For each title page user is presented with a window showing the title page. User can take the following actions:
- -> (right arrow key): moves to next title page (current page is retained)
- <- (left arrow key): moves to previous title page (current page is retained)
- x: delete current title page (during split this will be treated as non title page)
- r: replace current title page (this will enter user into page replacement mode)
- n: moves to next pdf file (if there is no next file - you will be asked if you want to save changes)
- s: save and quit (all changes are saved into file specified using -s command line option)
- q: quit without saving (no changes are saved)

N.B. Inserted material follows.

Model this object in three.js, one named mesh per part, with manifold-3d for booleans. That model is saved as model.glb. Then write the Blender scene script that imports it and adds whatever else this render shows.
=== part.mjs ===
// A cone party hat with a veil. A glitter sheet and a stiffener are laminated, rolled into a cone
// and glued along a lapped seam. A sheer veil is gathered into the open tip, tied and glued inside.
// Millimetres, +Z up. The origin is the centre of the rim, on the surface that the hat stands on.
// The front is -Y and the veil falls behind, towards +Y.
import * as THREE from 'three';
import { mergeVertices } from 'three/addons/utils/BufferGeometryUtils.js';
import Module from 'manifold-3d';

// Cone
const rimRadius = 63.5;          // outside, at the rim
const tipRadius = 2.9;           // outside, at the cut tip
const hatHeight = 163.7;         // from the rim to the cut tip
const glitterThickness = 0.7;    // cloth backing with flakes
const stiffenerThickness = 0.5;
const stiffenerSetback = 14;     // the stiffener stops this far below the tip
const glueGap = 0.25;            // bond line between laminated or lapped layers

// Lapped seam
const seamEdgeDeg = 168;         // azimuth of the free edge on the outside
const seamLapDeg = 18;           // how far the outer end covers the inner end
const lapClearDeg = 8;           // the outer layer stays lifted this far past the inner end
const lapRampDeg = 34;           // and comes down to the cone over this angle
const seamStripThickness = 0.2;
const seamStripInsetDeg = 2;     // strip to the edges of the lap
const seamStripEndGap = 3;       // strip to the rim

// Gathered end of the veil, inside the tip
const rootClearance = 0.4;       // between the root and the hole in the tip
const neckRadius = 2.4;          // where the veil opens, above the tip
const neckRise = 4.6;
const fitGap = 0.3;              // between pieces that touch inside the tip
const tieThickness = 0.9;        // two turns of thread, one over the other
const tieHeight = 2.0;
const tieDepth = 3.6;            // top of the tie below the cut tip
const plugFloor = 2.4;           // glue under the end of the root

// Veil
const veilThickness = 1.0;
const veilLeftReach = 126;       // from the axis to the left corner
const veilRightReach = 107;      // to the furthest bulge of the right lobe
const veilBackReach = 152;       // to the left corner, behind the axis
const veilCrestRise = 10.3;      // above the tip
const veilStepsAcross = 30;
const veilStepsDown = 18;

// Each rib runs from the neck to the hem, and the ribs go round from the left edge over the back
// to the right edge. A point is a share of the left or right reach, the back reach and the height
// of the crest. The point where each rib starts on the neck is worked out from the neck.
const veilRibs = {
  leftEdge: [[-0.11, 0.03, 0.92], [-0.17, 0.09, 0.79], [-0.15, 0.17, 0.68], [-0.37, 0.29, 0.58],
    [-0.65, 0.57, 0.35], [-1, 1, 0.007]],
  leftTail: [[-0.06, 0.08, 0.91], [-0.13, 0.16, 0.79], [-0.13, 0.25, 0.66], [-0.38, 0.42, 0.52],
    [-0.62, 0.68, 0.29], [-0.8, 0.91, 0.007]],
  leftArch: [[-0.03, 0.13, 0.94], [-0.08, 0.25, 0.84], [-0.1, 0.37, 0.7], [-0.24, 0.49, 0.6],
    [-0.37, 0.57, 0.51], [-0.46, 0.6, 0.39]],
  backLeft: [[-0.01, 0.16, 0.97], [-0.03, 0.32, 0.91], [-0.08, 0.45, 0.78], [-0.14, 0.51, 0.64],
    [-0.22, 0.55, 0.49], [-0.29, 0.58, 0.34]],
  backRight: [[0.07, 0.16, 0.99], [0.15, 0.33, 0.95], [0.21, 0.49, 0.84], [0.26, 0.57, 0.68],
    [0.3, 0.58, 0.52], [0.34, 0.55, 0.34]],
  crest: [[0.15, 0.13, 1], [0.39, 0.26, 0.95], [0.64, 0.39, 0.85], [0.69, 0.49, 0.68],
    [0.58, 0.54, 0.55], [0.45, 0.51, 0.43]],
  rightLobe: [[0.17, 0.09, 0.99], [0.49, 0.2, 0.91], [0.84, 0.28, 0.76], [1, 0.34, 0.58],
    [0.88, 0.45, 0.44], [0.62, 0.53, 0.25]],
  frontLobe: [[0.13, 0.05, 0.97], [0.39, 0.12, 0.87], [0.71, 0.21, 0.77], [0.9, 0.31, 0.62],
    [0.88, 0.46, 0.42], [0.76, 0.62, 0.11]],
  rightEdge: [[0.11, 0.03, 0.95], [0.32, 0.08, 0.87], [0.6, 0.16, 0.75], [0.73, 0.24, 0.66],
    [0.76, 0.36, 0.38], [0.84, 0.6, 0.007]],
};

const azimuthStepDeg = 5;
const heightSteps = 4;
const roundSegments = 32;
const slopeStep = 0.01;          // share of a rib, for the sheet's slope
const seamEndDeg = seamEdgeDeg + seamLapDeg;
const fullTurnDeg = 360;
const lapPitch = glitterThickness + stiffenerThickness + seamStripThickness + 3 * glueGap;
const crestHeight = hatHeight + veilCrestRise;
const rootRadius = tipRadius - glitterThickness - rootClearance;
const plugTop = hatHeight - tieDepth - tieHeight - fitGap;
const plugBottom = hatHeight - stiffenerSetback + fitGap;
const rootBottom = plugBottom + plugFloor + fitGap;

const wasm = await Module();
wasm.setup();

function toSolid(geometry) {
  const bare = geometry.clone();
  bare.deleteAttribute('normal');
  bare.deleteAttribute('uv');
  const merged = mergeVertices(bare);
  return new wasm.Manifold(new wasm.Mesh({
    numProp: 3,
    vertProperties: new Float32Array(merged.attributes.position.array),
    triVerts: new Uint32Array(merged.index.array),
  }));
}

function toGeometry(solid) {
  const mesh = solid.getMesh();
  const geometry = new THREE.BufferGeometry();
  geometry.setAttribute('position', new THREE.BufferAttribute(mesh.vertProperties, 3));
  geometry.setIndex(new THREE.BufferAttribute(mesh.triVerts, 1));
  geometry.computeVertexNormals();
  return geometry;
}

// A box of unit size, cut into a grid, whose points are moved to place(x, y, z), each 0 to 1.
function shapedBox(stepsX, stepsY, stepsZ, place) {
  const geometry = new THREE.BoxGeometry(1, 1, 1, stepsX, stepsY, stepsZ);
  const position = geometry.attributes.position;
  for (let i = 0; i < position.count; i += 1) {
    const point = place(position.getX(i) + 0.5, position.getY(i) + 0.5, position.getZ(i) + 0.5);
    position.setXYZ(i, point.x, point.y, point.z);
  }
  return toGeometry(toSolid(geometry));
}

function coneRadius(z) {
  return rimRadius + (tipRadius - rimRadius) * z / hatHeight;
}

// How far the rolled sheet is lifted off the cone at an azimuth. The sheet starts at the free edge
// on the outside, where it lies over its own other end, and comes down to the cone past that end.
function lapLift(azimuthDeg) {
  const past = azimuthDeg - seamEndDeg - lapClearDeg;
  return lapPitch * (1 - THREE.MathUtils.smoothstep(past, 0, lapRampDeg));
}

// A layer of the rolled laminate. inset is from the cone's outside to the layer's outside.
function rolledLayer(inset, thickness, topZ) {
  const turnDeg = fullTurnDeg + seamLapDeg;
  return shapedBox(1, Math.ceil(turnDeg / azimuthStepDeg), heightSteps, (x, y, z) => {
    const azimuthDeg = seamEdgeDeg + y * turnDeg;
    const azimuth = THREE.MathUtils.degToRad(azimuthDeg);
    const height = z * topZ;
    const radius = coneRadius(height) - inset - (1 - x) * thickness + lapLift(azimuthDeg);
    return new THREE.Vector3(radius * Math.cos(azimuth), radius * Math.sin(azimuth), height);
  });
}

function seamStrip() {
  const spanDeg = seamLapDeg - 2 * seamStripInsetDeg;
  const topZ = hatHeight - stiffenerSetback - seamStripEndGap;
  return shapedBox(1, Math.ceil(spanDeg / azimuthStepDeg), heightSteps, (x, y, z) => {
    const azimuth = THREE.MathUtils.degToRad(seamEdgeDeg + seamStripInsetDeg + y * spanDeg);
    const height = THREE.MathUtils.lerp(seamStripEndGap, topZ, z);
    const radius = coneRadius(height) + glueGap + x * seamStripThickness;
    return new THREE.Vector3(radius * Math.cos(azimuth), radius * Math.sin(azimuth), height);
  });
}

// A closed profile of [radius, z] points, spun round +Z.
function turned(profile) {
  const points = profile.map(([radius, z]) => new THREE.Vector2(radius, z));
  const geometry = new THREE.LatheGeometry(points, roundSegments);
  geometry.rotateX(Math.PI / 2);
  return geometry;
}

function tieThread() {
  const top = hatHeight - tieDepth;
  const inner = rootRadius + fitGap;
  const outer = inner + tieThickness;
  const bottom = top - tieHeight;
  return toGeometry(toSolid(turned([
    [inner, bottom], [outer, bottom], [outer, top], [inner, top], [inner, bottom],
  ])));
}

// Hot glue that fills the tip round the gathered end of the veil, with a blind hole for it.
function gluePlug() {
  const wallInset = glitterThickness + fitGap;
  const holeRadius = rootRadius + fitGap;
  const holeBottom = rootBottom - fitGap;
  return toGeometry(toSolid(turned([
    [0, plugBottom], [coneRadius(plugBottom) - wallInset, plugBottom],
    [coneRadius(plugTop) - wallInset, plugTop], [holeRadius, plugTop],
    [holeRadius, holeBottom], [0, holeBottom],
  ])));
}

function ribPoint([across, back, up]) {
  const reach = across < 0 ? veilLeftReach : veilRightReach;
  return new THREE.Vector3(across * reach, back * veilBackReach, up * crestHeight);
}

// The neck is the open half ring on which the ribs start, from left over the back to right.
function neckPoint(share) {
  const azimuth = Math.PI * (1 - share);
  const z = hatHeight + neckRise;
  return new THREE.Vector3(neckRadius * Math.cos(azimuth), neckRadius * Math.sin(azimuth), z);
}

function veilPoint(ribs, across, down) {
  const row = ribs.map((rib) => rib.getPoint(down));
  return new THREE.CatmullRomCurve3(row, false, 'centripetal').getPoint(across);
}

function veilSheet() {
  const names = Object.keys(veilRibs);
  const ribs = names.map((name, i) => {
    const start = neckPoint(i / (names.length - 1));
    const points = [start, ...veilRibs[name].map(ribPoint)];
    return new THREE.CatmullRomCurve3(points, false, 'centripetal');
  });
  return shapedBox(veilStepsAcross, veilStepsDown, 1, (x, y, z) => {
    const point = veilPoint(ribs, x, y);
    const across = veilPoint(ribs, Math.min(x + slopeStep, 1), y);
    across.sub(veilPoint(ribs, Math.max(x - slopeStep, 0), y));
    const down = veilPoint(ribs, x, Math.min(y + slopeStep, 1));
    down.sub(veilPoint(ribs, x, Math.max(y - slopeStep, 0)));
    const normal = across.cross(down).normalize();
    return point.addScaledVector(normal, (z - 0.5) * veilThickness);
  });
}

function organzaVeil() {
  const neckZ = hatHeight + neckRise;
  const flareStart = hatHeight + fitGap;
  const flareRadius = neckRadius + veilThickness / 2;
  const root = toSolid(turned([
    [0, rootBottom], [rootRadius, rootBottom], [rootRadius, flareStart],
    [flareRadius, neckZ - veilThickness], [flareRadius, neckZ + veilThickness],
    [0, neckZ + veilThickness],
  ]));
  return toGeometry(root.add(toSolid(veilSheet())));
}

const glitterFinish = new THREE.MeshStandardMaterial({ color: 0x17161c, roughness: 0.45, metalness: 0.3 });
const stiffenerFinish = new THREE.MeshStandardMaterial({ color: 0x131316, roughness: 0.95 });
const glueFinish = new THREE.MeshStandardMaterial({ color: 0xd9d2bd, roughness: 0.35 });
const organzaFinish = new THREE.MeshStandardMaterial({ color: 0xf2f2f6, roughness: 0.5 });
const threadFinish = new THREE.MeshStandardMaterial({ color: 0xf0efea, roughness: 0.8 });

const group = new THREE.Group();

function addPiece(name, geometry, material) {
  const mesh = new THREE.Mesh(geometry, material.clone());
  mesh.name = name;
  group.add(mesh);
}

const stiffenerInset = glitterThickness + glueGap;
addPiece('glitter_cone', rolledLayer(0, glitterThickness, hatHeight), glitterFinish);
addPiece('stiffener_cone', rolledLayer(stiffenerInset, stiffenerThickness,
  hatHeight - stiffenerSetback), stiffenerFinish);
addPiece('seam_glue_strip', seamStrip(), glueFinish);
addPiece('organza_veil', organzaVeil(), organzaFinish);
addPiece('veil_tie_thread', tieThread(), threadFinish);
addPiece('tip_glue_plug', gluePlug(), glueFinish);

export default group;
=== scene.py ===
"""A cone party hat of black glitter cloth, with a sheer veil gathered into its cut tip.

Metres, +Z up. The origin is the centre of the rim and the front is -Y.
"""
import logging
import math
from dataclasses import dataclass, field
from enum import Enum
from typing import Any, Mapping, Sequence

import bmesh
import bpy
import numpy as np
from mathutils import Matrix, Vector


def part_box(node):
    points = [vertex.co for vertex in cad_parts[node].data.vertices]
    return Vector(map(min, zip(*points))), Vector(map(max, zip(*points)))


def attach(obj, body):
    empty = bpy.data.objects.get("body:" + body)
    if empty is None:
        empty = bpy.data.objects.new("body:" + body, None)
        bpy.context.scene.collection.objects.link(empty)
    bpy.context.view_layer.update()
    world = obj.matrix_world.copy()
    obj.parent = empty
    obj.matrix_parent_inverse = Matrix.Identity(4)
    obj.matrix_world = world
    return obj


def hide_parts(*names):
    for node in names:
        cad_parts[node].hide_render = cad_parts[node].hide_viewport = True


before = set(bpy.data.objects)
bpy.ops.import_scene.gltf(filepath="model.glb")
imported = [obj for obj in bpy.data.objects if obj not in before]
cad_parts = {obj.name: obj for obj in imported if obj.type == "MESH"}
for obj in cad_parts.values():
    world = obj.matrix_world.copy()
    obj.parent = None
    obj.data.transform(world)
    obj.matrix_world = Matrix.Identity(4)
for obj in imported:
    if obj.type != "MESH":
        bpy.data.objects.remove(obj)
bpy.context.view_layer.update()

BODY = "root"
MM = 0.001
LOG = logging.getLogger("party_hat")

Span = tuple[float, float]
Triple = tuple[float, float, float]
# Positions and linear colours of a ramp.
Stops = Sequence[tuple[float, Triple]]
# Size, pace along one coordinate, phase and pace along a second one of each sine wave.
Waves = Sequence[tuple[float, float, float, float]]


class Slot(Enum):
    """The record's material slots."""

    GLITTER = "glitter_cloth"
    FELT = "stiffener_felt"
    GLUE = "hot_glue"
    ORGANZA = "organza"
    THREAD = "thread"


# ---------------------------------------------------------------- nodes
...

In replacement mode (using r key above) the following actions are supported:
- -> (right arrow key): moves to next page
- <- (left arrow key): moves to previous page
- s: save current page as replacement page for the title page
- q: quit page replacement mode (the same title page is retained - you will be dropped to same title page - which can be retained, rejected or substituted again, if desired)
Title Page Wrong Title Page Replacement Page
As a final step you can proceed to split pdf files. Till now no actual pdf files were written.

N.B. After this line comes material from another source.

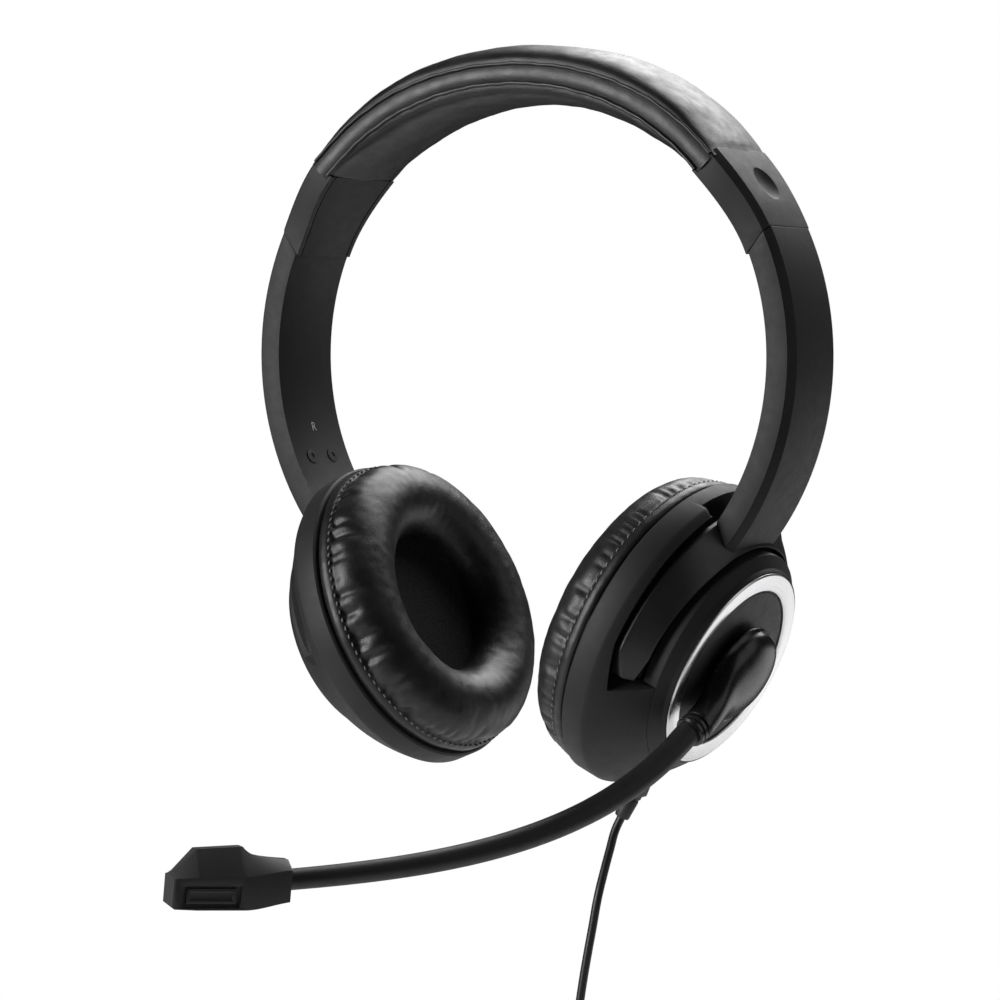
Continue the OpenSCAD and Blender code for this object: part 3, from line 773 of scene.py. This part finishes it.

The supported command line options are as follows:
$ python pdf-title-page-splitter.py split -h
usage: pdf-title-page-splitter.py split [-h] {run,from} ...
positional arguments:
{run,from} Available sub commands
run Run predict and split pages
from Load saved data from file and show pages
options:
-h, --help show this help message and exit
The run command executes predict, and then splits the files. There is no show command.
The from command splits the pdf files based on splits.json file.
from command supports the following options:
$ python pdf-title-page-splitter.py split from -h
usage: pdf-title-page-splitter.py split from [-h] [-l LOAD_FROM_FILE] [--force] [--move-original-to MOVE_ORIGINAL_TO]
[--split-destination SPLIT_DESTINATION] [--noop] [--move-singles MOVE_SINGLES]
options:
-h, --help show this help message and exit
-l, --load-from-file LOAD_FROM_FILE
Load title pages and pdf from file (default: splits.json)
--force Force overwriting of split files (default skips file if it exists)
--move-original-to MOVE_ORIGINAL_TO
Post split move the file to specified diretory (default do not move)
--split-destination SPLIT_DESTINATION
Destination directory for split files (default same as source file)
--noop Make no actual changes (default make changes)
--move-singles MOVE_SINGLES
Move files that contain only single title page and that too as first page into the specified
directory (default is to not move)
python3 pdf-title-page-splitter.py split \
from \
--move-original-to splitted \
--split-destination splits \
--move-singles splits \
--load-from-file splits.json
After running the command the output would be like so:
$ ls -1 splits
'Economic & Political Weekly June 16-23 1900: Vol 25 24-25-economicpoliticalweekly_june16231900_25_2425.pdf'
Economic.And.Political.Weekly.Vol-XXV.No-27_split_0000.pdf
Economic.And.Political.Weekly.Vol-XXV.No-27_split_0001.pdf
Economic.And.Political.Weekly.Vol-XXV.No-27_split_0002.pdf
Economic.And.Political.Weekly.Vol-XXV.No-27_split_0003.pdf
Economic.And.Political.Weekly.Vol-XXV.No-27_split_0004.pdf
Economic.And.Political.Weekly.Vol-XXV.No-27_split_0005.pdf
Economic.And.Political.Weekly.Vol-XXV.No-27_split_0006.pdf
Economic.And.Political.Weekly.Vol-XXV.No-27_split_0007.pdf
Economic.And.Political.Weekly.Vol-XXV.No-27_split_0008.pdf
Economic.And.Political.Weekly.Vol-XXV.No-27_split_0009.pdf
Economic.And.Political.Weekly.Vol-XXV.No-27_split_0010.pdf
Economic.And.Political.Weekly.Vol-XXV.No-27_split_0011.pdf
Economic.And.Political.Weekly.Vol-XXV.No-27_split_0012.pdf
Economic.And.Political.Weekly.Vol-XXV_split_0001.pdf
Economic.And.Political.Weekly.Vol-XXV_split_0002.pdf
Economic.And.Political.Weekly.Vol-XXV_split_0003.pdf
Economic.And.Political.Weekly.Vol-XXV_split_0004.pdf
Economic.And.Political.Weekly.Vol-XXV_split_0005.pdf
Economic.And.Political.Weekly.Vol-XXV_split_0006.pdf
Economic.And.Political.Weekly.Vol-XXV_split_0007.pdf
Economic.And.Political.Weekly.Vol-XXV_split_0008.pdf
Economic.And.Political.Weekly.Vol-XXV_split_0009.pdf
Economic.And.Political.Weekly.Vol-XXV_split_0010.pdf
Economic.And.Political.Weekly.Vol-XXV_split_0011.pdf
Economic.And.Political.Weekly.Vol-XXV_split_0012.pdf
Note in the above output files named _0000.pdf are files created from page number 1 to first title page. If for any file first title page is page number 1 there is no _0000.pdf file. Also, if a file has no splits defined it will be kept as is.